Die Rabattschlacht dürfte noch hitziger werden, wenn chinesische Autobauer nach dem Muster der Japaner und Koreaner – und fit gemacht von ihren Joint-Venture- Partnern aus den Westen – den großen Sprung nach Europa schaffen werden. Dies ist nur eine Frage der Zeit, darüber dürfen die ersten tapsigen Gehversuche der Chinesen in Europa nicht hinwegtäuschen. Auch Toyota hat sich einst beim Start in Amerika zunächst einmal blamiert. Doch Toyota lernte aus den Fehlern, nahm einen neuen Anlauf und ist schließlich zum größten Autohersteller der Welt aufgestiegen.

Gewaltige Investitionen der Autobauer

Wie Toyota sind heute auch die deutschen Autokonzerne weltweit fest verankert. Nur mit solch einer globalen Präsenz kann die Zukunft gesichert werden. Trotz der Misere in Europa darf man nicht übersehen: der Weltmarkt wächst. Die Musik spielt jedoch vor allem in China. So hat VW etwa in der ersten Jahreshälfte jedes dritte seiner Autos im roten Riesenreich verkauft.
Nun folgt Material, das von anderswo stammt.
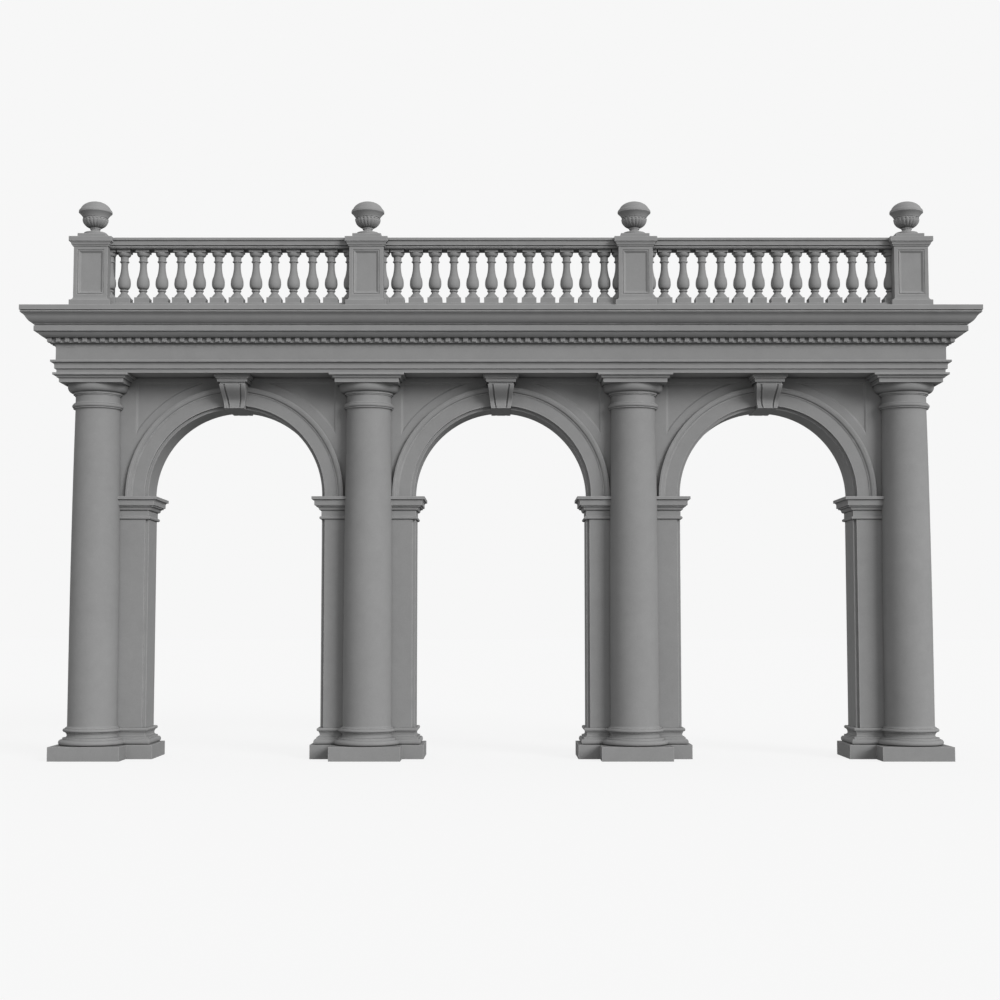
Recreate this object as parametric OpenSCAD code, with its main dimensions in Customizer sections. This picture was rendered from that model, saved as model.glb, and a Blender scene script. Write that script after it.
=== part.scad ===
// Colonnade: a free-standing arcade screen of three round arches.
// Four engaged Tuscan columns on piers carry an entablature, and a balustrade
// with four pedestals and urns stands on it.
// Millimetres. X runs along the screen, Y from front to back, Z up.
// The origin is on the ground, in the middle of the whole footprint box.

/* [Bays] */
// Distance from pier line to pier line
bay = 3600; // [3400:50:3700]
// Extra distance of each end column outside its pier line
end_shift = 60; // [0:10:120]
// How far the inner piers stand inside their pier lines
inner_shift = 11; // [0:1:25]
// Distance of the end wall face outside the axis of an end column
end_wall_out = 170; // [100:10:220]

/* [Wall and piers] */
// Thickness of the wall between its faces' rebates
wall_depth = 520; // [400:10:700]
// Half the width of a pier
pier_half = 635; // [600:5:760]
// How far the dressed faces stand in front of the rebate
face_proj = 40; // [20:5:60]
// Width of the rebate beside each dressed face
rebate = 40; // [20:5:60]

/* [Base] */
// Height of the plinth blocks
plinth_h = 187; // [120:1:220]
// Projection of the plinth block from the pier faces
pier_plinth_out = 124; // [105:1:150]
// How far the square plinth under a column stands outside its lower torus
column_plinth_margin = 33; // [4:1:50]
// Height of the lower torus
lower_torus_h = 74; // [60:2:100]
// Height of the scotia with its two fillets
scotia_h = 102; // [80:2:140]
// Height of the upper torus
upper_torus_h = 44; // [40:2:70]
// Share of the column's base projection that the pier's base has
pier_base_share = 0.71; // [0.6:0.01:0.9]

/* [Columns] */
// Distance of the column axis in front of the wall's rebate face
column_offset = 90; // [60:5:160]
// Radius of the shaft at its foot
shaft_r = 326; // [300:1:360]
// Radius of the shaft under its astragal
neck_r = 296; // [260:1:300]
// Height of the capital, from the astragal to the top of the abacus
capital_h = 430; // [400:1:480]
// Half the side of the abacus face
abacus_half = 425; // [400:5:440]

/* [Arches] */
// Height of the impost's top face
impost_top = 3507; // [3200:1:3550]
// Height of the impost block with its neck and astragal
impost_h = 305; // [260:5:340]
// Projection of the impost's top fillet from the pier faces
impost_out = 126; // [90:1:150]
// Height of the arch centre above the impost
stilt = 25; // [10:5:90]
// Radial width of the archivolt
archivolt_w = 255; // [200:5:270]
// Projection of the archivolt's fascia from the wall face
archivolt_proj = 20; // [10:2:40]
// Projection of the keystone's shoulders in front of the wall face
key_proj = 330; // [240:5:380]
// Projection of the keystone's shoulders at the back of the wall
key_proj_back = 84; // [74:2:88]
// Width of the keystone under its cap
key_top_w = 350; // [320:10:420]
// Width of the keystone at its lower end
key_bottom_w = 264; // [220:4:300]
// Depth of the sunk spandrel panels
panel_depth = 18; // [8:2:30]
// Width of the sloping edge of those panels
panel_slope = 24; // [10:2:40]
// Width of the plain border between a spandrel panel and its archivolt
panel_border = 135; // [100:5:190]
// Height of the plain border above a spandrel panel
panel_top = 80; // [50:5:110]
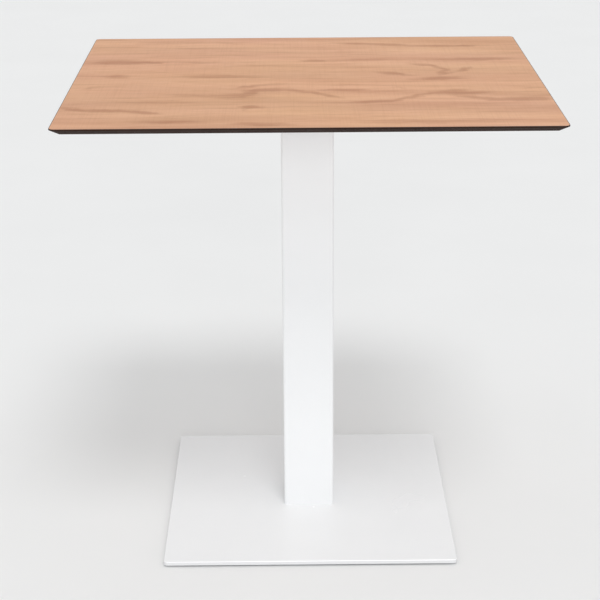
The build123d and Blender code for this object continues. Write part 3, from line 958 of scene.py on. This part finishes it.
class TABLE_OT_set_stage(bpy.types.Operator):
    """Lays the plain floor, hangs the two lamps and sets the camera"""

    bl_idname = "table.set_stage"
    bl_label = "Set the stage"

    def execute(self, context):
        stage = context.scene.table_stage
        start()
        bpy.ops.mesh.primitive_grid_add(x_subdivisions=8, y_subdivisions=8, size=60.0)
        floor = context.active_object
        floor.name = "floor"
        material, tree, shader, place = new_material("Plain floor", Roughness=0.6)
        cloud = add(tree, "ShaderNodeTexNoise", {"Vector": place, "Scale": 2.5, "Detail": 4.0}).outputs["Fac"]
        tone = blend(tree, remap(tree, cloud, 0.3, 0.7), stage.floor, [0.985 * c for c in stage.floor])
        tree.links.new(tone, shader.inputs["Base Color"])
        floor.data.materials.append(material)

        above = Vector((0.10, -0.38, 0.70))
        ahead = Vector((0.05, -1.00, 0.22))
        self.hang_lamp("key_lamp", above, stage.key_softness, stage.key_strength)
        self.hang_lamp("front_lamp", ahead, stage.front_softness, stage.front_strength)

        world = bpy.data.worlds.new("Pale surround")
        world.use_nodes = True
        background = world.node_tree.nodes["Background"]
        background.inputs["Color"].default_value = (1.0, 1.0, 1.0, 1.0)
        background.inputs["Strength"].default_value = stage.sky
        context.scene.world = world
        context.scene.view_settings.view_transform = "Standard"

        camera_data = bpy.data.cameras.new("camera")
        camera_data.lens = stage.lens
        camera_data.sensor_width = 36.0
        camera = bpy.data.objects.new("camera", camera_data)
        yaw, pitch, roll = stage.camera_turn
        turn = (
            Matrix.Rotation(yaw, 4, "Z")
            @ Matrix.Rotation(math.pi / 2 - pitch, 4, "X")
            @ Matrix.Rotation(roll, 4, "Z")
        )
        camera.matrix_world = Matrix.Translation(stage.camera_place) @ turn
        context.scene.collection.objects.link(camera)
        context.scene.camera = camera
        return {"FINISHED"}

    def hang_lamp(self, name, towards, softness, strength):
        """A distant soft lamp that shines from a direction."""
        data = bpy.data.lights.new(name, "SUN")
        data.angle = softness
        data.energy = strength
        lamp = bpy.data.objects.new(name, data)
        lamp.location = 3.0 * towards.normalized()
        lamp.rotation_euler = towards.to_track_quat("Z", "Y").to_euler()
        bpy.context.scene.collection.objects.link(lamp)


# ------------------------------------------------------------------ sidebar


class TABLE_PT_sidebar(bpy.types.Panel):
    """Lists the settings and the pieces of the table"""

    bl_idname = "TABLE_PT_sidebar"
    bl_label = "Bistro Table"
    bl_space_type = "VIEW_3D"
    bl_region_type = "UI"
    bl_category = "Bistro Table"

    def draw(self, context):
        for group in SETTINGS:
            settings = getattr(context.scene, group)
            box = self.layout.box()
            for name in settings.__annotations__:
                box.prop(settings, name)
        for operator in OPERATORS:
            self.layout.operator(operator.bl_idname)


SETTINGS = {
    "table_board": BoardSettings,
    "table_metal": MetalSettings,
    "table_fastenings": FasteningSettings,
    "table_stage": StageSettings,
}
OPERATORS = (
    TABLE_OT_set_stage,
    TABLE_OT_finish_board,
    TABLE_OT_make_top_fixings,
    TABLE_OT_finish_spider,
    TABLE_OT_finish_column,
    TABLE_OT_make_tie_rod,
    TABLE_OT_finish_base,
    TABLE_OT_make_levellers,
)


def register():
    for name, group in SETTINGS.items():
        bpy.utils.register_class(group)
        setattr(bpy.types.Scene, name, PointerProperty(type=group))
    for cls in (*OPERATORS, TABLE_PT_sidebar):
        bpy.utils.register_class(cls)


def unregister():
    for cls in (TABLE_PT_sidebar, *reversed(OPERATORS)):
        bpy.utils.unregister_class(cls)
    for name, group in reversed(SETTINGS.items()):
        delattr(bpy.types.Scene, name)
        bpy.utils.unregister_class(group)


def main():
    register()
    bpy.ops.table.set_stage()
    bpy.ops.table.finish_board()
    bpy.ops.table.make_top_fixings()
    bpy.ops.table.finish_spider()
    bpy.ops.table.finish_column()
    bpy.ops.table.make_tie_rod()
    bpy.ops.table.finish_base()
    bpy.ops.table.make_levellers()


if __name__ == "__main__":
    main()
Wer nur ein regionaler Champion ist, wie Peugeot oder Opel, dem fällt es auch immer schwerer, im technologischen Wettlauf mitzuhalten, der wohl selten so atemraubend war wie heute.

Die deutschen Autobauer stemmen bei der Entwicklung alternativer Antriebe gewaltige Investitionen, und die Ergebnisse können sich sehen lassen. Unternehmerischer Mut ist hier gefragt – aber zugleich auch Augenmaß. Beides unter einen Hut zu bringen ist nicht leicht. Die Anbieter wissen zwar, was die neue Technik kostet, aber sie wissen nicht, was die Kunden dafür bezahlen wollen und wie sich der Absatz entwickeln wird. Die deutschen Anbieter bringen jetzt eine Vielzahl neuer Modelle mit alternativem Antrieb auf den Markt, obwohl sie nicht wissen, wie stark das Elektroauto, der Hybridantrieb oder die Brennstoffzelle auf mittlere und längere Sicht nachgefragt werden. Sie haben aber auch keine andere Wahl. Denn nur so können sie die immer schärferen europäischen Emissionsvorschriften erreichen. Die deutsche PS-Branche stöhnt zwar heftig darunter, doch diese Brüsseler Innovationspeitsche treibt Forscher und Entwickler zu Spitzenleistungen an, mit denen sie sich auch Zukunftschancen in aufstrebenden Märkten sichern. China wird dem europäischen Beispiel folgen müssen, wenn der Klimaschutz auf dem Weg zur Massenmotorisierung nicht unter die Räder kommen soll.